TASK INPUT:

☆ ☆ ☆ ☆

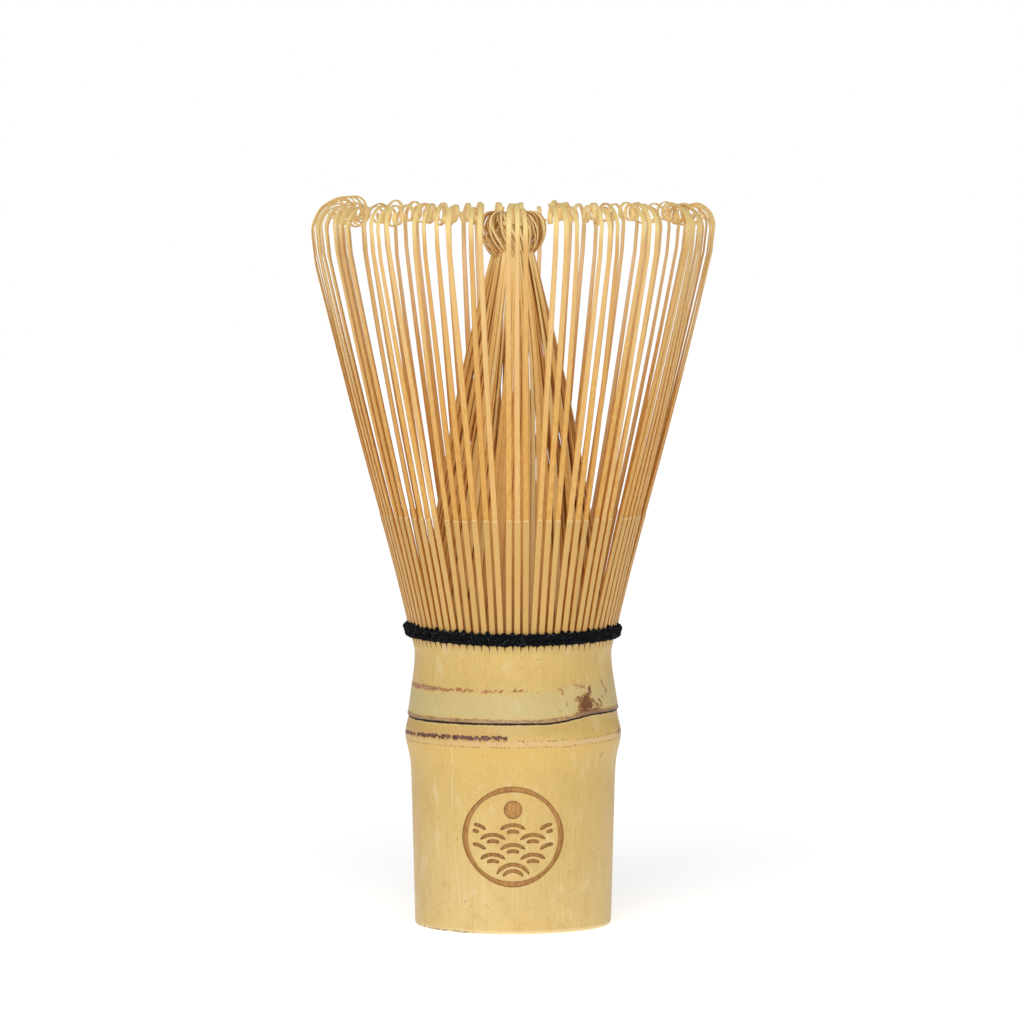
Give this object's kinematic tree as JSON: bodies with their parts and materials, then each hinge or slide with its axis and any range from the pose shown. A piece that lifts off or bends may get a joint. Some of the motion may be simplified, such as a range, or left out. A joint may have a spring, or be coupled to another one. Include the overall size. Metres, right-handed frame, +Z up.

☆ ☆ ☆ ☆

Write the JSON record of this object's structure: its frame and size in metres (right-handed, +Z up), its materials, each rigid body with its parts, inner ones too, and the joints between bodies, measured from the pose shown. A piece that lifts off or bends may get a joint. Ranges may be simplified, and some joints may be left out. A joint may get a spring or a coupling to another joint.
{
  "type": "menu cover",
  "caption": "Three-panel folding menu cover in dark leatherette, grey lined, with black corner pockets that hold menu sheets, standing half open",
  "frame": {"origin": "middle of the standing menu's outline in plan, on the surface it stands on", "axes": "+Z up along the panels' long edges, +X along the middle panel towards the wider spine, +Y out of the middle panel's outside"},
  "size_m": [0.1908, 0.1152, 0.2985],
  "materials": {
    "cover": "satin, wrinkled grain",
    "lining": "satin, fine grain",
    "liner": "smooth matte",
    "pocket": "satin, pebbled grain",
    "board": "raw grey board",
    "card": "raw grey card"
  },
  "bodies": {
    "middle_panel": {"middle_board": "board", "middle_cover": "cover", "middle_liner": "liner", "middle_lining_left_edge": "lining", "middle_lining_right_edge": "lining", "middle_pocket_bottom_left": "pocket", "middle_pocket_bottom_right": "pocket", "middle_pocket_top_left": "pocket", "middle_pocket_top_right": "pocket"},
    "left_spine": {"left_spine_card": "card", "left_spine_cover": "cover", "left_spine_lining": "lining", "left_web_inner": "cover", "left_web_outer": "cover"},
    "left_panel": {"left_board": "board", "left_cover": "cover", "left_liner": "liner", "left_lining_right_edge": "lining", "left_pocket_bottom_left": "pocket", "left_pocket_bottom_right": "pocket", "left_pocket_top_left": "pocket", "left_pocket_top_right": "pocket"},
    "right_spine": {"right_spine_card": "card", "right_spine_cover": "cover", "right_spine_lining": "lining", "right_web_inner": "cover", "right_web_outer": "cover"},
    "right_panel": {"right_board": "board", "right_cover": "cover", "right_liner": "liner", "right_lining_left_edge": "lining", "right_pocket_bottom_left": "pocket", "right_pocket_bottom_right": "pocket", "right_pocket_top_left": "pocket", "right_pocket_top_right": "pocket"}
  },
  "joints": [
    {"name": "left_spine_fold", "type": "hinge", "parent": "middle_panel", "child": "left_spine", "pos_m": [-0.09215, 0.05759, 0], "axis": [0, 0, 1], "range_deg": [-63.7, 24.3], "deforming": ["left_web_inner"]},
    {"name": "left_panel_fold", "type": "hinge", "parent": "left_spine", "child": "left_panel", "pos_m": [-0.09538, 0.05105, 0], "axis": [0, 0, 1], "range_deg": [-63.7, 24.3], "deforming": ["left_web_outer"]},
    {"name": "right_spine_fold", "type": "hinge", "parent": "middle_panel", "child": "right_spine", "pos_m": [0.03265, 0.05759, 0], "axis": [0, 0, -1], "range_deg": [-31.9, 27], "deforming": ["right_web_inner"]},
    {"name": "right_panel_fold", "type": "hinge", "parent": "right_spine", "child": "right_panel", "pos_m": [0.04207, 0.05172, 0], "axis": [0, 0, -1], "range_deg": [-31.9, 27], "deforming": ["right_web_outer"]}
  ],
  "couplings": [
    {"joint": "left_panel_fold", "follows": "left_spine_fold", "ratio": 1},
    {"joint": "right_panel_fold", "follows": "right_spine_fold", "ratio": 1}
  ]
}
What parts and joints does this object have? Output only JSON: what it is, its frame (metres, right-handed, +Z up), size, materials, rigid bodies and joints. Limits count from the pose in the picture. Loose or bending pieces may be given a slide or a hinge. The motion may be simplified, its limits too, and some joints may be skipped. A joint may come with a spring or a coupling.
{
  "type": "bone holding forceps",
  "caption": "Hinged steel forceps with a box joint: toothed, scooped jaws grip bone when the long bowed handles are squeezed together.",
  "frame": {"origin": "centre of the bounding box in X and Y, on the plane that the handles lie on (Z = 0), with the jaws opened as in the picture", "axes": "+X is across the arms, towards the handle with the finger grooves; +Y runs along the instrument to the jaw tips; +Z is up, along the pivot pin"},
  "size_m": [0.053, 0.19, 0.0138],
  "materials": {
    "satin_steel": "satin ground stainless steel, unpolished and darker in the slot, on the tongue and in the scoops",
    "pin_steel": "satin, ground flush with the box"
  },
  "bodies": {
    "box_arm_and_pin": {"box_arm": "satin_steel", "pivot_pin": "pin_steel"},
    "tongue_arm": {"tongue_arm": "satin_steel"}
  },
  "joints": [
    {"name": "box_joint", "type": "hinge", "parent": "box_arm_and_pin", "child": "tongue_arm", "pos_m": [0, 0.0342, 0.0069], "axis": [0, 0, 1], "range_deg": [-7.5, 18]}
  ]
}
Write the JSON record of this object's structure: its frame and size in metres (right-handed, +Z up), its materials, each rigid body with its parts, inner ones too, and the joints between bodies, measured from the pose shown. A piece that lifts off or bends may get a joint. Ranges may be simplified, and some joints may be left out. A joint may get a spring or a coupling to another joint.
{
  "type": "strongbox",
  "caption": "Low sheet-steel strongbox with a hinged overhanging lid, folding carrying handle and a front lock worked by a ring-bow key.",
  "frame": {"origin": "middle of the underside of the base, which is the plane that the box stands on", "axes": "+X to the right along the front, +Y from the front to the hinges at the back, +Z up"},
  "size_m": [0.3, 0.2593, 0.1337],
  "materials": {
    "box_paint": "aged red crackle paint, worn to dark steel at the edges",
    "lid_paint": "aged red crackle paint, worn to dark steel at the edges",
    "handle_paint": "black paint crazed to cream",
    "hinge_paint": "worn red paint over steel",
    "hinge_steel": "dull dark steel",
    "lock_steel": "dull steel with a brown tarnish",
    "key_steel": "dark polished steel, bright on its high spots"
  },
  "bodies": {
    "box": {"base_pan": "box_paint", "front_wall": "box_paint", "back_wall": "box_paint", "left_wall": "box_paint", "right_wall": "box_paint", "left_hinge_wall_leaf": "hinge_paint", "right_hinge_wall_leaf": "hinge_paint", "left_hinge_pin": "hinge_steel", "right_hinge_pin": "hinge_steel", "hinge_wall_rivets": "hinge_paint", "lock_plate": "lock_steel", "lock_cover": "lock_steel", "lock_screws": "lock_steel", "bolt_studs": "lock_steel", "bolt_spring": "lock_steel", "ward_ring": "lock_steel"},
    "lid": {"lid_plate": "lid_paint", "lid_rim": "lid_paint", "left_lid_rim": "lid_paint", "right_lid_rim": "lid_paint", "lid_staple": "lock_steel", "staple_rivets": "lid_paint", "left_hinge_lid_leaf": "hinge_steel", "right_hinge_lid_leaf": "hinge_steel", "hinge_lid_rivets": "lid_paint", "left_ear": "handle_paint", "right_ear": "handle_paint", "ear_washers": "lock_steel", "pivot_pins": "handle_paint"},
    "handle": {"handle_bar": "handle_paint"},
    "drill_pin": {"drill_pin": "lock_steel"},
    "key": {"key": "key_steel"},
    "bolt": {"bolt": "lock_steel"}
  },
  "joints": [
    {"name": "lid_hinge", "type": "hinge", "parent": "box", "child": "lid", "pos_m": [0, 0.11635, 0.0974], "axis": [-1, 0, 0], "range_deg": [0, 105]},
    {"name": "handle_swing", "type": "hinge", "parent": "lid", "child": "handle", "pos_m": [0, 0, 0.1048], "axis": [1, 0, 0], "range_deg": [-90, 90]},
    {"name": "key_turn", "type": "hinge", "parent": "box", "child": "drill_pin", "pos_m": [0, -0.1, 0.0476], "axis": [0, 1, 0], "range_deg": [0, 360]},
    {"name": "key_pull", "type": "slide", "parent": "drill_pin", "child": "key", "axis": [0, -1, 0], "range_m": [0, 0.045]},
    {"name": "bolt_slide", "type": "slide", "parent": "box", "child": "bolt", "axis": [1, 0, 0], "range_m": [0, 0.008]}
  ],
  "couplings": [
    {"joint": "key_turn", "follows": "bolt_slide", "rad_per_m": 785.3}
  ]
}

☆ ☆ ☆ ☆

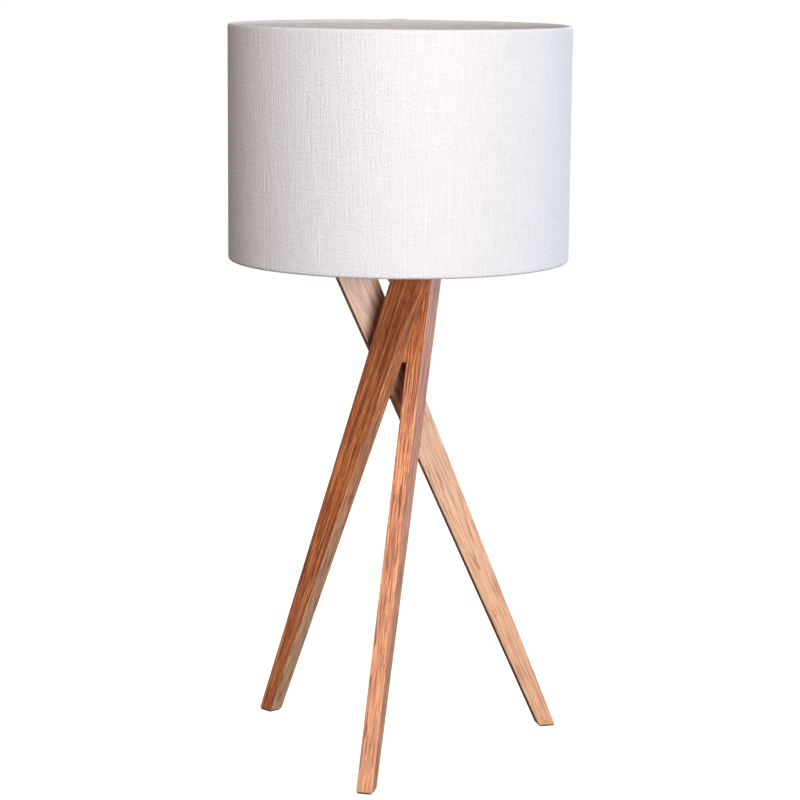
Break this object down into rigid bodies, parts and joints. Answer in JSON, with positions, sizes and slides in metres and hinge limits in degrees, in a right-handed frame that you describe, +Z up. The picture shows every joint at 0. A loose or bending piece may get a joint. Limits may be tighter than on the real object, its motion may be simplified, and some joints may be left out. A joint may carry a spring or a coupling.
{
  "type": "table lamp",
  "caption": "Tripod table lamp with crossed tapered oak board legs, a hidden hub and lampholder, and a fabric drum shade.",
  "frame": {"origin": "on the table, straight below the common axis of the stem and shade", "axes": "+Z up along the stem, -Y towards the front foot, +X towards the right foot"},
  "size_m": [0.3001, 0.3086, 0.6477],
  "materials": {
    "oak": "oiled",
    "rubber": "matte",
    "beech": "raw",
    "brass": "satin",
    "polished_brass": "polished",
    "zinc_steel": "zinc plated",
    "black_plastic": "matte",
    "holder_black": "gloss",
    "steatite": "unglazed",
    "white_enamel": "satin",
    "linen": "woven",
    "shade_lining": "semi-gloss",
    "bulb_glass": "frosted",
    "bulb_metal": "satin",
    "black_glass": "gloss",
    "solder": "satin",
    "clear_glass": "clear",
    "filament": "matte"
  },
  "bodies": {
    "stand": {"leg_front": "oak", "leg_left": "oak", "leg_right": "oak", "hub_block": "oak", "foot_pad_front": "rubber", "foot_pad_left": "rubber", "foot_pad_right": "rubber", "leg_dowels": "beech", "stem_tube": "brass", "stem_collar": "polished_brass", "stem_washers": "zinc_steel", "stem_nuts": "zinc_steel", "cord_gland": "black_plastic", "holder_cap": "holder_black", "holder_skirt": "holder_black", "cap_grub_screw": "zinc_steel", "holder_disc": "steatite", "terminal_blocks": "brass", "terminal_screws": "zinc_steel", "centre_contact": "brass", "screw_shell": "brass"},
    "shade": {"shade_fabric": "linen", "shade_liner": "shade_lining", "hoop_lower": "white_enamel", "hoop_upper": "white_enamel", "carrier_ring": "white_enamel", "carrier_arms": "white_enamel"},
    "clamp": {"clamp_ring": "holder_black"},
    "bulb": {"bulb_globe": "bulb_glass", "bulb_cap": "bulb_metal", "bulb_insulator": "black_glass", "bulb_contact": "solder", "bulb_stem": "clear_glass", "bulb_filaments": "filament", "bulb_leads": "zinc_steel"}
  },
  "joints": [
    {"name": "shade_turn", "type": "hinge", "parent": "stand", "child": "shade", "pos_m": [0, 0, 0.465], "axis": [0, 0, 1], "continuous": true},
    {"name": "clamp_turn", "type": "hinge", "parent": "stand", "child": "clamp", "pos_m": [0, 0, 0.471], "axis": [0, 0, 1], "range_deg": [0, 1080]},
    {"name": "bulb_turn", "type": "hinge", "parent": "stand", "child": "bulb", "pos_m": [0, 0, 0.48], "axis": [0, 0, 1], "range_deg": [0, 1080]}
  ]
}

☆ ☆ ☆ ☆

BRIEF: Tally the lines of the listing in which the word "bending" occurs, and state the total alone.

TASK ANSWER: 2